Esta foi, precisamente, a política do sr. Mantega. No dia 15 de dezembro de 2009, em entrevista ao “Valor Econômico”, ele declarou: “Vamos aumentar as importações e usar poupança externa. Teremos um déficit em transações correntes, que será coberto por poupança externa. Quando o mercado internacional voltar a crescer, voltaremos a produzir um superávit comercial maior”.

Sobre o câmbio: “Estancamos a sobrevalorização do real e a tendência é o câmbio melhorar. Estabilizamos o câmbio há 50 dias, quando o dólar estava a R$ 1,70. Hoje, está em R$ 1,77”.

Sobre as superemissões dos EUA: “Os Estados Unidos farão, inevitavelmente, alguma valorização da moeda, subindo aquela taxa de juros de 0,25% ao ano”.

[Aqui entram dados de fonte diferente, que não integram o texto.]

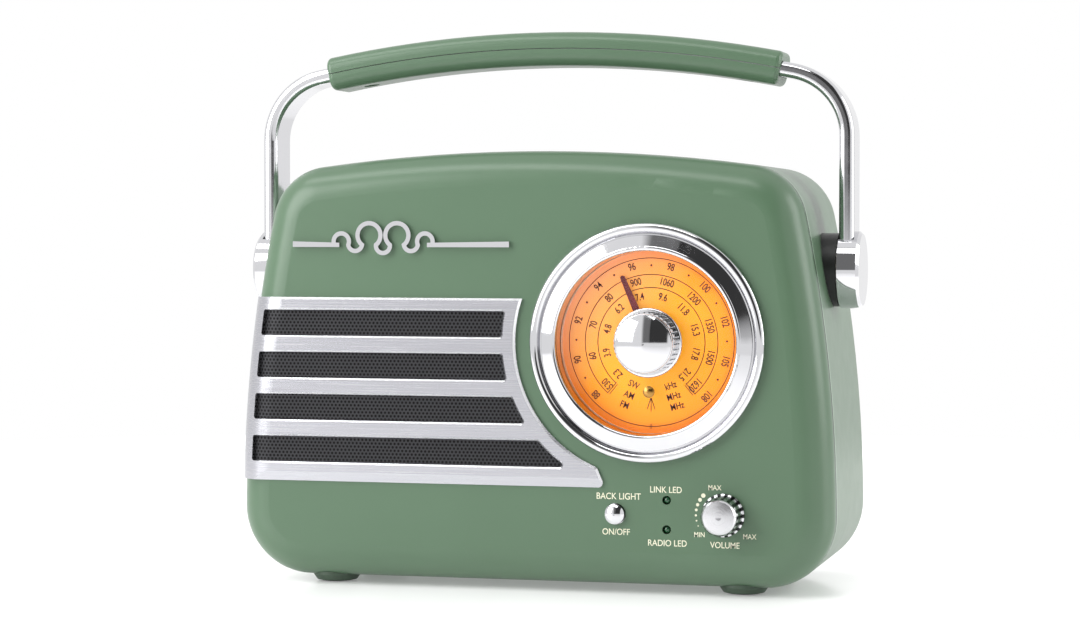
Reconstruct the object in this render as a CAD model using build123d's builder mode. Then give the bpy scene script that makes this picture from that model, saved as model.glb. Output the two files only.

E quando um dos entrevistadores observou que “há quem diga que o aumento dos juros nos EUA só deverá ocorrer no fim de 2010”: “Não acredito. (…) Trabalhar com 0,25% desmoraliza o mercado. (…) Teremos um movimento de desvalorização do real, o que vai ajudar a melhorar a situação dos exportadores”.

Hoje, a cotação do dólar está em R$ 1,56. Os juros reais dos EUA estão em -3,2% (menos 3,2%).

Mantega levou dois anos para perceber que havia uma guerra cambial. Em julho do ano passado, insistia: “Quando os outros países voltarem a comprar mais do Brasil, as exportações vão crescer e equilibrar as transações correntes. Como o câmbio é flutuante, a regulação é automática. (…) em algum momento, a tendência é de desvalorização do real” (Ag. Brasil, 27/07/2010).

Infelizmente, o Plano de terça-feira é puro manteguismo. Há outras medidas, quase todas extensões ou prorrogações de políticas que já existem, incluindo o drawback (isenção para importações de empresas exportadoras), inventado pelo falecido Bulhões no governo Castello Branco, em 1966.